WORK TO DO: Beginning with the first line of the data below, reproduce every line unchanged, ending with the line that holds "const OVERRUN = 1;".

PROVIDED MATERIAL:
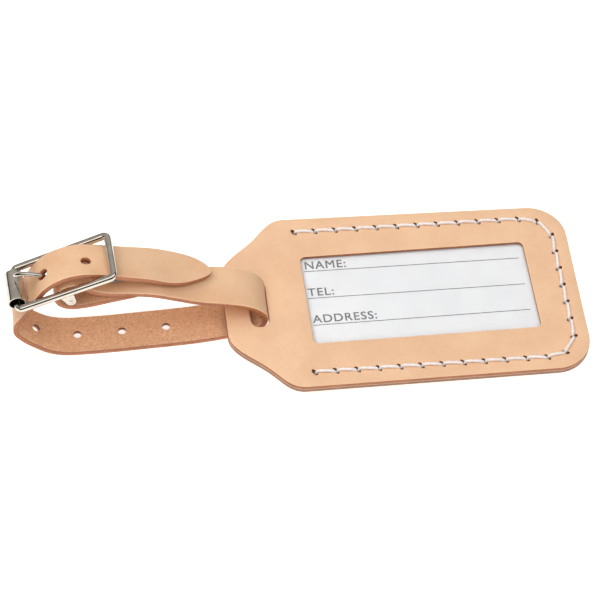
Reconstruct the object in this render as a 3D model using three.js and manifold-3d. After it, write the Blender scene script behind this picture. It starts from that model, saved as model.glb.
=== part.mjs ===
// A leather luggage tag: two stitched leather panels round a window and a name card, and a
// strap with a roller buckle that loops through the tag's slot.
// Millimetres. +X runs along the tag towards its stitched right end, +Z is up, and Z = 0 is the
// table the tag lies on. The origin is the middle of the object's footprint.
import * as THREE from "three";
import { mergeVertices } from "three/addons/utils/BufferGeometryUtils.js";
import Module from "manifold-3d";

const wasm = await Module();
wasm.setup();

// ---- driving dimensions -----------------------------------------------------------------
const GAP = 0.2; // left between pieces that touch
const PLY_GAP = 0.1; // left between the tag's two panels
const SLIP = 0.05; // left round the film and the card in their pocket
const OVERRUN = 1; // how far a cutter runs past the face it cuts

// The tag, in its own frame: x = 0 at its right end, y = 0 on its long axis, z = 0 at its back.
const TAG_LENGTH = 105.3;
const TAG_HALF_WIDTH = 30.4; // at the shoulders
const END_HALF_WIDTH = 29.6; // at the stitched right end
const CORNER_RADIUS = 11; // the two stitched corners
const SHOULDER_X = -85; // where the straight sides end
const NECK_HALF_WIDTH = 15.5; // the tag's left end
// Each shoulder is two curves; every point is given by how far it lies left of SHOULDER_X and
// in from TAG_HALF_WIDTH.
const SHOULDER_CURVE = [[4.5, 0.3], [6, 3.6], [10, 7.6]];
const NECK_CURVE_START = [14, 11.4];
const NECK_CORNER = 5;
const BACK_THICKNESS = 1.35;
const FRONT_THICKNESS = 1.35;
const FRONT_Z = BACK_THICKNESS + PLY_GAP;
const TAG_THICKNESS = FRONT_Z + FRONT_THICKNESS;
const TAG_RIGHT_X = 83.9; // the tag's right end in the object's frame
const TAG_TILT = THREE.MathUtils.degToRad(1.25); // its left end rests on the strap

// The window and what lies behind it sit a little off the tag's axis, and a little turned.
const INSET_TURN = { x: -47.3, y: 0.68, angle: THREE.MathUtils.degToRad(0.7) };
const WINDOW = { left: -80.95, right: -13.65, halfWidth: 15.65, corner: 1.6 };
const SLOT = { left: -98.2, right: -92.75, halfLength: 8.4 };

// The pocket between the panels, which holds the film and the card.
const POCKET = { left: -92.1, right: -9.2, halfWidth: 20.6, corner: 2 };
const POCKET_IN_BACK = 0.3;
const POCKET_IN_FRONT = 0.25;
const FILM = { left: -85.2, right: -10.2, halfWidth: 19.5, corner: 2, thickness: 0.2 };
const CARD = { left: -84.7, right: -9.7, halfWidth: 20, corner: 2, thickness: 0.3 };

// The seam: one hole every pitch along three sides, set in from the edge.
const STITCH_PITCH = 6.2;
const SEAM_INSET = 4.5;
const SEAM_HALF_WIDTH = 25.4;
const SEAM_START_X = -13.6; // the first hole of each side, after the corner's
const SEAM_CORNER = { x: -8, y: 24.1 };
const HOLES_PER_SIDE = 12;
const HOLES_AT_END = 7;
const AWL_RADIUS = 0.75;
const THREAD_RADIUS = 0.4;
const THREAD_GAP = 0.1; // left between a stitch and the leather
const GROOVE_DEPTH = 0.95; // a channel that keeps the back stitches off the table
const GROOVE_WIDTH = 1.8;

// The strap: one strip, cut flat and bent along the route below.
const STRAP_WIDTH = 12.4;
const STRAP_THICKNESS = 1.8;
const TIP_LENGTH = 18; // the pointed end narrows over this length
const TIP_POINT = 2.1; // the powers that give the tip's outline its shape
const TIP_FULLNESS = 0.66;
const PUNCH_RADIUS = 1.5;
const FIRST_HOLE = 38.75; // from the tip
const HOLE_PITCH = 12.9;
const HOLE_DRIFT = -0.6; // the first hole's place across the strap; the fourth is central
const DRIFT_HOLES = 3; // the drift ends at the hole with this index
const PUNCH_REACH = 0.85; // of the strap's thickness, each way from its middle
const HOLE_COUNT = 7;
const TAB_SKIVE = { length: 9, thickness: 0.9 }; // the hidden end is pared thin

// The strap's centre line from its pointed tip to its folded end: x, y, z and the roll about
// the line in degrees, which lifts the far edge.
const STRAP_ROUTE = [
  // the free end, lying on the upper run
  [-24.8, 4.4, 15.6, 3], [-30.6, 4.8, 17.2, 1], [-37.2, 4.1, 19.8, -2],
  // up under the buckle's end bar and over its centre bar
  [-43.8, 3.3, 23, -6], [-50.6, 2.65, 25.5, -8], [-57, 2.3, 27.6, -9],
  [-63, 2.05, 28.65, -8.5], [-68.4, 1.72, 27.6, -6.5], [-72.7, 1.42, 24.75, -3.5],
  // under the roller
  [-75.6, 1.1, 20.8, -1], [-77.9, 0.7, 17, -1], [-80.2, 0.1, 13.9, 0],
  // the left bend
  [-81.7, -0.6, 11.3, 0], [-81.5, -1.4, 8.5, 1], [-79.3, -2.2, 6.1, 2], [-76.2, -2.9, 4, 2],
  [-72.6, -3.5, 2.1, 1], [-68, -3.9, 1.1, 0],
  // the lower run, flat on the table
  [-62, -4.05, 1, 0], [-54, -4, 1, 0], [-46, -3.75, 1, 0], [-38, -3.5, 1, 0],
  [-30, -3.1, 1, 0], [-22, -2.25, 1, 0], [-16.5, -1.2, 1, 0],
  // up through the tag's slot
  [-13.1, -0.5, 1.2, 0], [-10.85, -0.1, 2.3, 0], [-10.05, 0.1, 4.4, 0], [-10.4, 0.4, 6.8, 2],
  // the upper run
  [-12.8, 0.7, 9.6, 5], [-17, 1, 11.7, 8], [-22.6, 1.2, 13, 7], [-29, 1.4, 13.9, 3],
  [-35.4, 1.6, 16.1, 2], [-42, 1.3, 19.1, 2], [-48.5, 1.5, 20.1, 1], [-54.5, 1.9, 20.1, -1],
  [-59.2, 2, 21.4, -3], [-62.6, 1.9, 23.9, -3],
  // the fold round the buckle's centre bar
  [-65.8, 1.7, 24.8, -2], [-68.6, 1.5, 23.4, -1], [-69.8, 1.4, 20.6, 0],
  [-68.6, 1.3, 17.8, 0], [-65.6, 1.2, 16.4, 0],
  // the tab, turned back below the upper run
  [-60.5, 1.3, 16.7, 0], [-54, 1.8, 17.6, 0], [-47.5, 2.6, 18, 0],
];
const ROUTE_STEPS = 210;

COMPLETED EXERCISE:
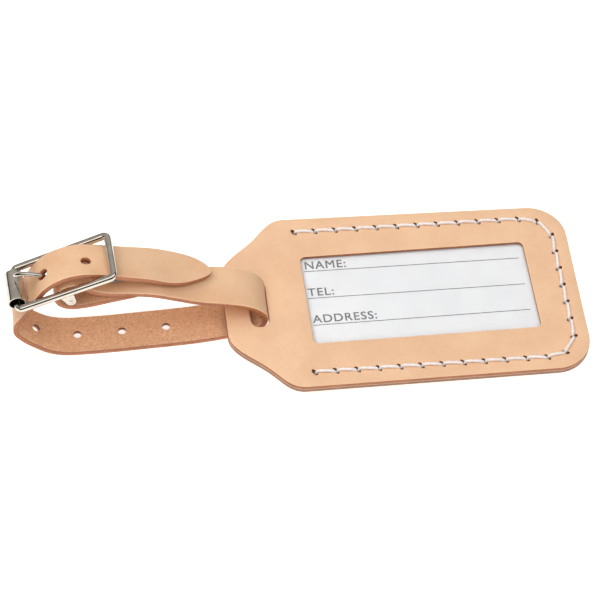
Reconstruct the object in this render as a 3D model using three.js and manifold-3d. After it, write the Blender scene script behind this picture. It starts from that model, saved as model.glb.
=== part.mjs ===
// A leather luggage tag: two stitched leather panels round a window and a name card, and a
// strap with a roller buckle that loops through the tag's slot.
// Millimetres. +X runs along the tag towards its stitched right end, +Z is up, and Z = 0 is the
// table the tag lies on. The origin is the middle of the object's footprint.
import * as THREE from "three";
import { mergeVertices } from "three/addons/utils/BufferGeometryUtils.js";
import Module from "manifold-3d";

const wasm = await Module();
wasm.setup();

// ---- driving dimensions -----------------------------------------------------------------
const GAP = 0.2; // left between pieces that touch
const PLY_GAP = 0.1; // left between the tag's two panels
const SLIP = 0.05; // left round the film and the card in their pocket
const OVERRUN = 1; // how far a cutter runs past the face it cuts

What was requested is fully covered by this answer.